Remember that Putin was permitted free passage to attend the 2022 Winter Olympics in Beijing. There he was front and centre days out from invading Ukraine. Isn’t it hypocritical to seek to exclude his country’s athletes now a year down the track?

The straightforward position would be to say that all Russian athletes and officials should be definitely banned from all sports anywhere outside of Russia until otherwise notified. That would be the punitive approach and, to many, this no doubt is the proportionate response. But such an approach is anything but proportionate and that’s exactly the problem.

Why ban athletes and use them as a symbol of punishing Putin? We don’t ban Russian tourists from these shores, nor have we placed absolute embargoes on all trade with Russia. Those decisions would send a message; hurting some tennis players won’t.

Furthermore, of the numerous ongoing armed conflicts raging around the world with little attention paid, steps haven’t been taken to ban athletes from those countries en masse from international competition. So what makes Russian athletes distinguishable?

Johan Kriek won the first of his Australian Open tennis titles while a South African citizen (he became a US citizen by the time he successfully defended the title) at a time when anti-apartheid sanctions had been imposed widely on South African sporting teams as opposed to specific athletes. He wasn’t cancelled as an individual athlete, whereas teams representing his country were. There’s the difference.

Frankly, it’s convenient and a seemingly quick win to suggest that Russian and Belarusian tennis players should be banned. It’s an obvious but lazy idea because there’s comparatively a lot of tennis players who originate from those two countries and many of them are very good at their sport.

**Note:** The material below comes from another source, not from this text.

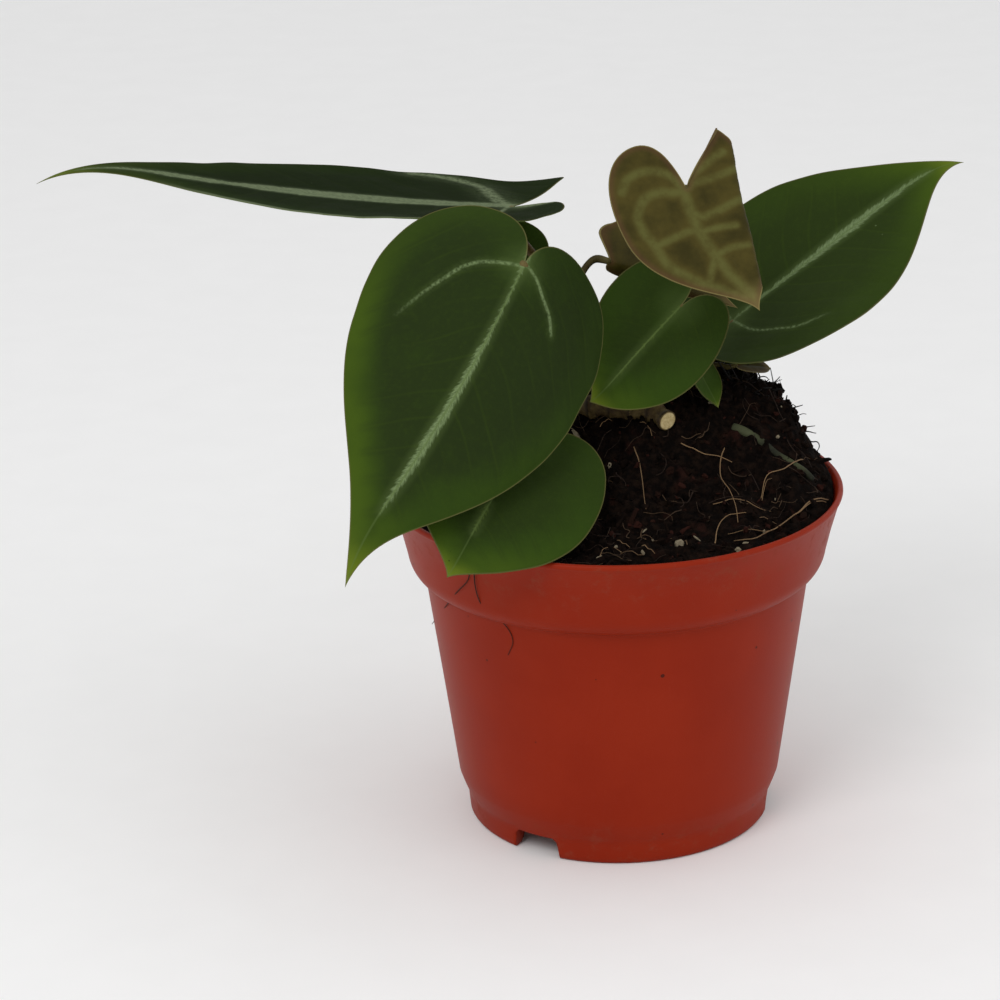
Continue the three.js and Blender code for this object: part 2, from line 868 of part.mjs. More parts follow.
const plant = new THREE.Group();
plant.name = "potted_anthurium";
plant.add(mesh("pot", potGeometry(), COLOURS.pot, 0.45));
plant.add(mesh("rhizome", rhizomeGeometry(), COLOURS.rhizome, 0.7));
plant.add(mesh("old_stalk", oldStalkGeometry(), COLOURS.oldStalk, 0.75));
const holes = [rhizomeGeometry(GAP), oldStalkGeometry(GAP)];
for (const [name, leaf] of Object.entries(LEAVES)) {
  plant.add(mesh(`${name}_blade`, bladeGeometry(leaf), leaf.colour, 0.5));
  plant.add(mesh(`${name}_stalk`, stalkGeometry(leaf), COLOURS.stalk, 0.5));
  holes.push(holeGeometry(leaf));
}
plant.add(mesh("soil", soilGeometry(holes), COLOURS.soil, 0.95));

export default plant;
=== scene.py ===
"""A young silver-veined anthurium in a plastic nursery pot, dressed for rendering.

Sizes are millimetres until the meshes are made, and angles are degrees.
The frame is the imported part's: +Z up,
the origin on the pot's axis at the surface it stands on, -Y the front of the plant.
"""

import math

import bpy
import numpy as np
from mathutils import Matrix, Vector


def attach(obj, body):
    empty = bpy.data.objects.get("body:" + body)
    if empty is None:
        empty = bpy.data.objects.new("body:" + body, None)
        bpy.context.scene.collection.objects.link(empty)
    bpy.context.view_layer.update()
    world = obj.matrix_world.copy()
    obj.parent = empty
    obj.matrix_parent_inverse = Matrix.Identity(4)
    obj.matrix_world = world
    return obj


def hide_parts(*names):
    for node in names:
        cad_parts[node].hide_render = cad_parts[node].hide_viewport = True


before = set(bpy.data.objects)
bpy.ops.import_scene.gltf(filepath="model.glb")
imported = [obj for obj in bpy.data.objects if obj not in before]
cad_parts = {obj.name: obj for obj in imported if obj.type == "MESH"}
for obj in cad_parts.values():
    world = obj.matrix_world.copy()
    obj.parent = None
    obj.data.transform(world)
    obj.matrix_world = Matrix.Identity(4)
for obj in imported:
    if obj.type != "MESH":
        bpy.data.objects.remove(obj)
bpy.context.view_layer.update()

MM = 0.001
SEED = 7

# Camera, from the pot's rim ellipse and wall in the photograph
CAMERA_DISTANCE = 900
CAMERA_ELEVATION = 20.2
CAMERA_ROLL = -1.35
CAMERA_TARGET = (-30.5, 0, 87.3)
LENS = 122.76
SENSOR = 36
IMAGE_WIDTH = 1000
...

The fact of the matter is that throughout 2022 many Russian tennis players spoke out against Russia’s war as vociferously as they reasonably could given the potential risks to the safety of their families back home. On that basis alone, it seems counterintuitive to suggest that Russian and Belarusian tennis players should now be used as pawns to make a point that doesn’t have any prospect of resonating anyway.